I sat down at the dining room table and began to read the commentary that day in a little booklet that my mother in law had given me years before called Streams in the Desert.

Here is what it said:

“He guided them by the skillfulness of His hands.” Psalms 78:72 KJV

“”When you are doubtful as to your course, submit your judgment absolutely to the Spirit of God, and ask Him to shut against you every door but the right one…Meanwhile keep on as you are, and consider the absence of indication to be the indication of God’s will that you are on His track . . . As you go down the long corridor, you will find that He has preceded you and locked many doors which you would fain have entered; but be sure that beyond these there is one which He has left unlocked. Open it and enter, and you will find yourself face to face with a bend in the river of opportunity, broader and deeper than anything you had dared to imagine in your sunniest dreams. Launch forth upon it; it conduct s to the open sea.

God guides us, often by circumstances. At one moment the way may seem utterly blocked; and then shortly afterward some trivial incident occurs, which might not seem much to others, but which to the keen eye of faith speaks volumes. Sometimes these things are repeated in various ways, in answer to prayer.
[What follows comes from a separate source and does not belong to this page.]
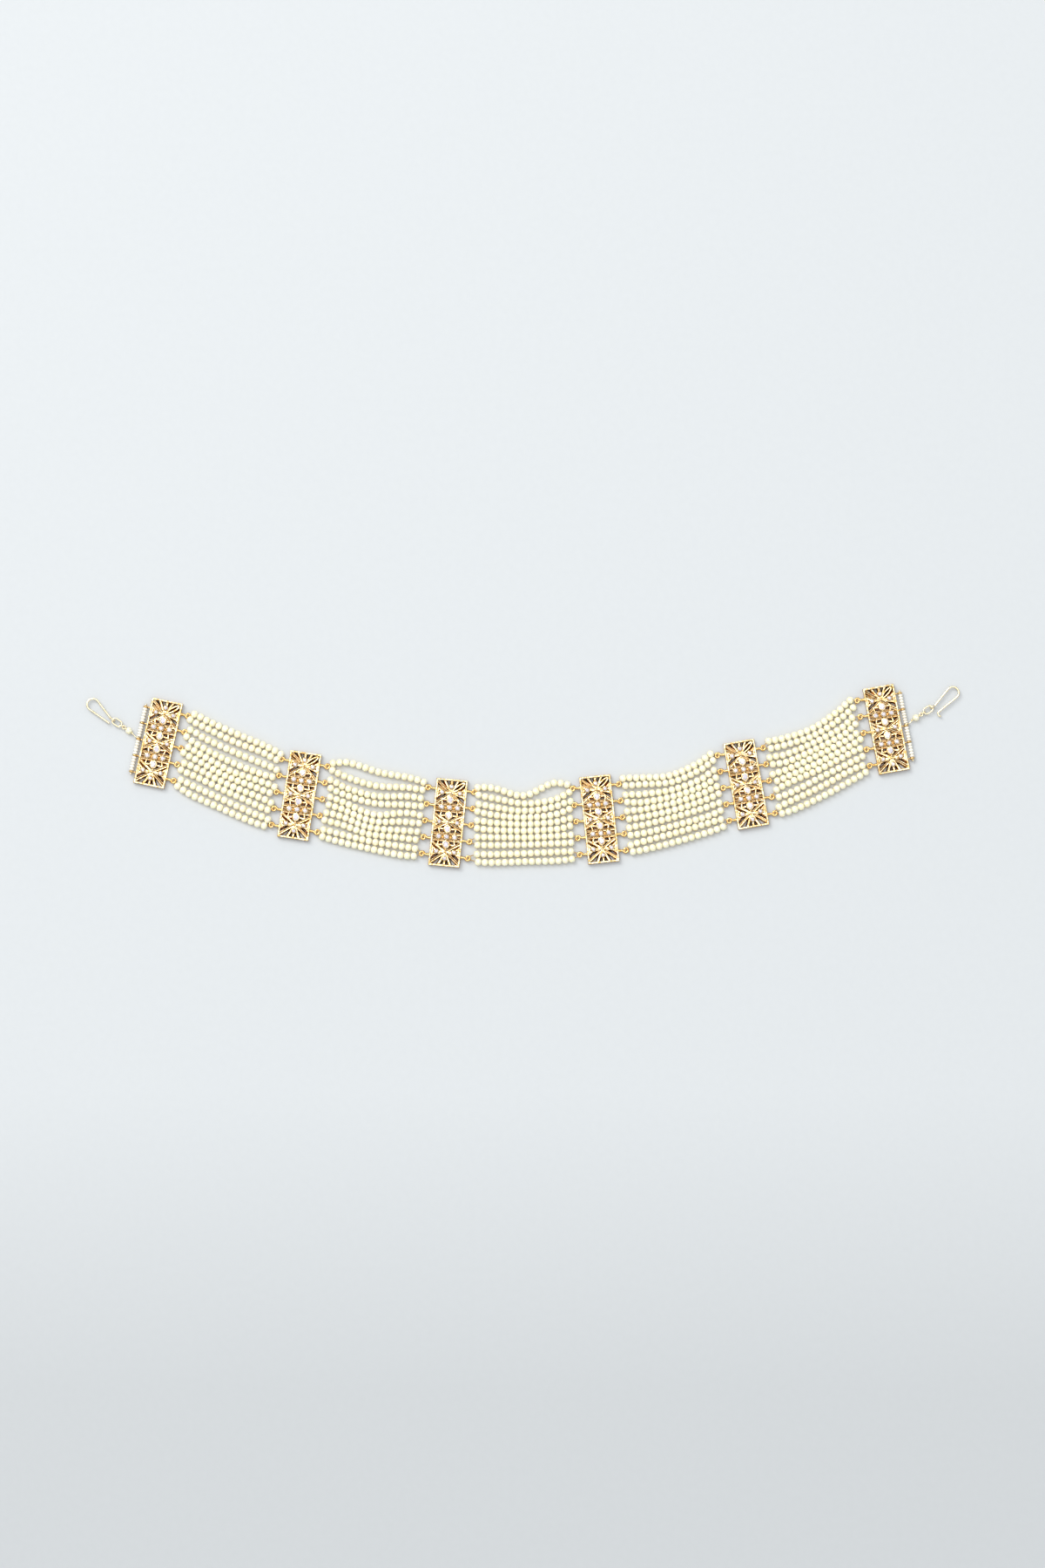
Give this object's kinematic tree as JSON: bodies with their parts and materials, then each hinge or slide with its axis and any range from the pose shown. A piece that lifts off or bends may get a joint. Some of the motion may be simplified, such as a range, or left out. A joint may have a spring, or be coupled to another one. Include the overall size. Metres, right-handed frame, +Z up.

They are not haphazard results of chance, but the opening up of circumstances in the direction in which we would walk. And they begin to multiply as we advance toward our goal, just as the lights do as we near a populous town, when darting through the land by night express.”– F.B. Meyer

-His words touched me immediately because I had ridden on trains during the night when I was a kid and even once as a college student and I remembered the lights of the cities as we ‘darted’ through the night. And when he said, “… consider the absence of indication to be the indication of God’s will that you are on His track …” I understood and was comforted because there wasn’t any indication that I so badly longed for.
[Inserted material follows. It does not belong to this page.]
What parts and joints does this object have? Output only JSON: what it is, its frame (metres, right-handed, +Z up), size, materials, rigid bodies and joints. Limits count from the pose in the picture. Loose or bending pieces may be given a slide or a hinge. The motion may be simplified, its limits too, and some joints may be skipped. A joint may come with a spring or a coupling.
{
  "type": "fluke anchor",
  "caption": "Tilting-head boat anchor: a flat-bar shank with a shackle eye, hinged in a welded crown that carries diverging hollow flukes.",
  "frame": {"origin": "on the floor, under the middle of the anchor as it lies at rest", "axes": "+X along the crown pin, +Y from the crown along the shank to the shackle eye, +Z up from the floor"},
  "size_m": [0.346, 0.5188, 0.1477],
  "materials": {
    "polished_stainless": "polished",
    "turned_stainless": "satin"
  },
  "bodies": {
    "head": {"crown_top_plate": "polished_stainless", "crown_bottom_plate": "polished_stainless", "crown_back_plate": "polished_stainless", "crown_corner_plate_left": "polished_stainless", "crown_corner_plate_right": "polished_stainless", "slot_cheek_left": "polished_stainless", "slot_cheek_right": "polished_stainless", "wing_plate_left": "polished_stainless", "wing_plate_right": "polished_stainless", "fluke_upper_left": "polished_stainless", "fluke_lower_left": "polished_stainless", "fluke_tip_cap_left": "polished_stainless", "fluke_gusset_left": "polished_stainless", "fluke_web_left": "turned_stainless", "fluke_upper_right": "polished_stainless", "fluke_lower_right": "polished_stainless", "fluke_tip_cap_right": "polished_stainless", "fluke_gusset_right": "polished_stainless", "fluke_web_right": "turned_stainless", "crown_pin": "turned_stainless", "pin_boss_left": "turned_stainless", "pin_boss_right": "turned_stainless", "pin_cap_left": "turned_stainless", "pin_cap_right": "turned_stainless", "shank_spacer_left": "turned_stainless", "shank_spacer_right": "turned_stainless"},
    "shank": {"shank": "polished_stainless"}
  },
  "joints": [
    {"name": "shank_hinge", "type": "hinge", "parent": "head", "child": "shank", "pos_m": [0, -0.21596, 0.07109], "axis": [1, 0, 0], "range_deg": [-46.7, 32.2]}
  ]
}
But then Horace Bushnell was quoted and I was comforted further: “If you go to Him to be guided, He will guide you; but He will not comfort your distrust or half-trust in Him by showing you the chart of all His purposes concerning you. He will show you only into a way where, if you go cheerfully and trustfully forward, He will show you on still farther.”

His words were comforting but he was also stepping on my little pity party that I was having at the same time. It was a reality check.

Finally the commentary ended with a poem that again was very personal in that my father was a Corps of Engineers river boat pilot on the Mississippi. I never remembered being afraid as I once stood beside him as he steered his large boat with such ease and confidence from Greenville to Vicksburg one day. Our Father in Heaven wants us to feel the same freedom from fear that I felt with my earthly father.

“As moves my fragile bark across the storm-swept sea,

Great waves beat o’er her side, as north wind blows;

Deep in the darkness hid lie threatening rocks and shoals;

But all of these, and more, my Pilot knows.

Sometimes when dark the night, and every light gone out,

I wonder to what port my frail ship goes;

Still though the night be long, and restless all my hours,

My distant goal, I’m sure, my Pilot knows.”

– Thomas Curtis Clark

This commentary was so powerful and meaningful to me that when I raised my tear stained face, I almost expected to see God all Mighty or an Angel standing near the table. I was literally that assured that He was going to take care of everything and you know, he did and he will for you as well.